PC? Das war gestern!
Online-Shooter erfordern höchste Präzision sowie pfeilschnelle Reflexe - deshalb ist man mit Maus und Tastatur klar im Vorteil, sagen die PC-Spieler. »Call of Duty ist ein Konsolenspiel, auf dem PC sollte man Counter-Strike spielen«, sagt indes Paul Kent von Gfinity. Die englische Firma ist der offizielle Veranstalter der Call-of-Duty-Europameisterschaft, Paul ihr Leiter in Sachen E-Sports.
Tatsächlich werden alle Turniermatches auf der Xbox One ausgetragen, individuell veränderte Controller sind erlaubt, mausähnliches Zubehör jedoch streng verboten. Microsoft tritt gar als Sponsor von Gfinity auf - geht es also wieder mal nur ums schnöde Geld? Nicht nur.
Denn Call of Duty auf dem PC, das ist nicht nur »ein ganz anderes Genre« (Paul Kent), sondern eine abgekühlte Liebesbeziehung, die man höchstens noch als Vernunftehe bezeichnen kann. In den Spielestatistiken von Steam taucht Advanced Warfare erst im grauen Mittelfeld auf, irgendwo hinter dem Euro Truck Simulator 2 (Stand: 13. März 2015), nur wenige Tausend Menschen nehmen aktiv an Onlinepartien teil.
Selbst zum Release im November ballerten sich nur maximal 35.000 PC-Besitzer gleichzeitig durch den Science-Fiction-Shooter. Kein Wunder, machen die PC-Verkäufe schätzungsweise bloß lächerliche zwei bis drei Prozent der Gesamterlöse von Advanced Warfare aus (Quellen: Vgchartz.com und Steam).

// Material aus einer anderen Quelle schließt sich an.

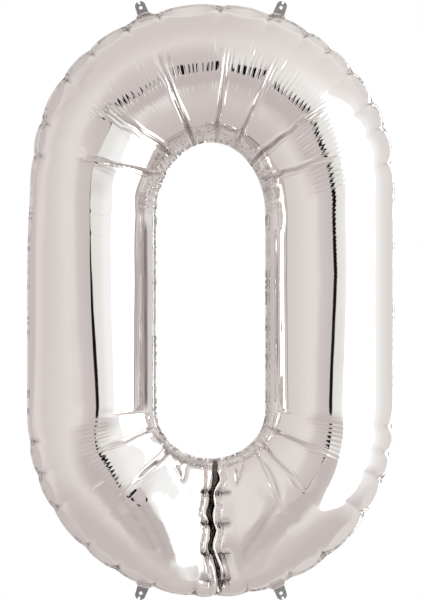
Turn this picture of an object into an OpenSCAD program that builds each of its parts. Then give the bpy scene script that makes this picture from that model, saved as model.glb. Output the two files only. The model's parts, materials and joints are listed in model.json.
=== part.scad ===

Entsprechend vielsagend antwortet Michael Condrey von Sledgehammer auf unsere Frage nach der Bedeutung des PC-Markts: »Früher hat man versucht, vor allem in diesem Bereich Fortschritte zu machen.« Heißt im Klartext: Heute und in Zukunft sieht man Call of Duty als Serie, die zuallererst Konsolenspieler begeistern soll.
Und so sehen das auch die deutschen E-Sports-Größen: »Einst war die CoD-Szene auch auf dem PC groß, heute ist Xbox Live die erste Anlaufstelle für E-Sports-Teams, selbst die PS4 kann da trotz großer Spielerzahlen nicht mithalten,« erklärt uns Nick alias KraQz von Fab Games die Lage. Wenig überraschend also, dass Sledgehammer weiterhin um die Cheater-Problematik herumeiert - denn die betrifft ja vorwiegend den für die Call-of-Duty-Macher unspannend gewordenen PC-Markt.